Below is a summary of our experience:
  1. Government Notification: While notifications are not mandatory, it is best to notify the IRS, the state tax body, and the US consulate/embassy of change of address and residency abroad. For IRS notification, we sent in the completed Form 8882 and for the Franchise Tax Board of California, it was Form 3533. Doing so allows the tax authorities to send forms to the new address and also allows the embassy to easily track you down in case of emergencies. There is no acknowledgment with either of these forms. For US consulate/embassy notification, one can also either approach the nearest consulate with proof of citizenship (US passport) or phone in – if it is in person, passport data will be recorded at the consulate/embassy allowing for easier replacement if it is ever lost.

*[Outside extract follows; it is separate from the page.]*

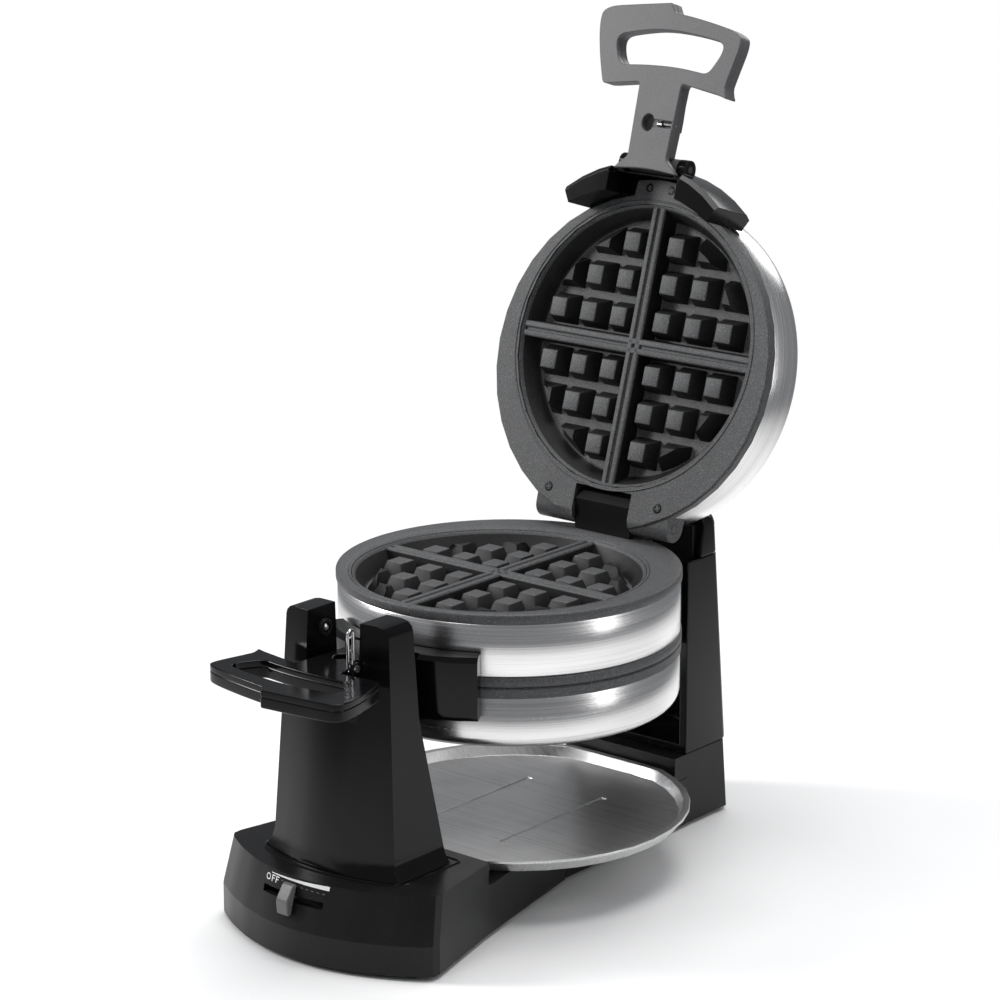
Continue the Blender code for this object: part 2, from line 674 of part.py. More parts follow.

  2. Banking: Some banks allow online change of address only within the US while some permit online change of address to an international address. Yet other financial institutions do not support online change of address at all. We did our research on this and chose to maintain accounts with two banks – one with the address set to the virtual US address and the other to our new Indian address. Two years since R2I, we still maintain the US bank account with the virtual US address (Bank of America) but has since cancelled the other one (Chase). It is now possible to switch address online to an overseas address with Bank of America.
  3. Credit Cards: Our primary credit cards were a Visa Card and an American Express Card through a retailer. We expected the Amex card account to close automatically within a month of closing the retailer account. But, in reality that did not happen – the Amex account did not get cancelled until after 9 months. For its address change, we had to provide the US virtual address for their address change interface did not allow for country selection. The Visa card address change interface said to call them for an international address change – we ended up using our US virtual address, although in due course this should change. One caveat with using an overseas address is that certain US websites will reject your credit card for payments. For this reason, we have resisted changing our Visa card profile address.
  4. Brokerage Accounts: Our primary brokerage account (TD Ameritrade) allowed online change of address to an international address while our secondary brokerage account (E*Trade) allowed online change of address but did not allow choosing a country. We kept both our accounts – the former with our Indian address and the latter with the virtual US address. Some brokerages allow global trading (needs global trading account) at TSX (Canada), FTSE 100 (UK), CAC40 (French), Dax (German), Hang Seng (Hong Kong), and Nikkei 225 (Japan). This is a very useful option especially for expatriates who wish to diversify their asset base away from a concentration in the US dollar.
  5. Retirement Accounts: For anyone who switched employers more than once, multiple retirement accounts is a given. We had our share of multiple accounts. Here again, support for address change to an overseas address is all over the map. Some accounts accepted smoothly the new Indian address via their online interfaces. But, for certain accounts, the interface directed to call the previous employer’s 800 number. We have since managed to set it up with the right address changes for the most part. We also came to know that IRA conversions (with the same provider) using online interfaces were also not that perfect – when we first tried doing this with one account (Schwab), it returned an empty page instead of the form for online new IRA account application. Here again, we have managed to set it up after jumping through a few hoops.
  6. Others: With most other accounts, it is a question of terminating them gracefully. Although one will be in a time crunch and temptation strong to not bother with such accounts, it is best to bring them all to closure. These include things like smart cards at local toll booths, move-out inspection and arrangements to refund any security deposits, cancel accounts with any wholesale retailers, cancel auto insurance policies, canceling all utilities, and other miscellaneous things such as clearing out safe deposit boxes. While this is drudgery, the good news is that closing many of these accounts will net you a refund check as they refund your deposits or other upfront security payments.
With respect to your banking and brokerage accounts, it is also good to setup electronic fund transfer between your accounts using ACH (Automatic Clearing House), which is free in most cases. In essence, as the service levels for expatriates vary widely among businesses, it is imperative to research the service level before hand with respect to one’s banking, brokerage, retirement, and other accounts and act accordingly.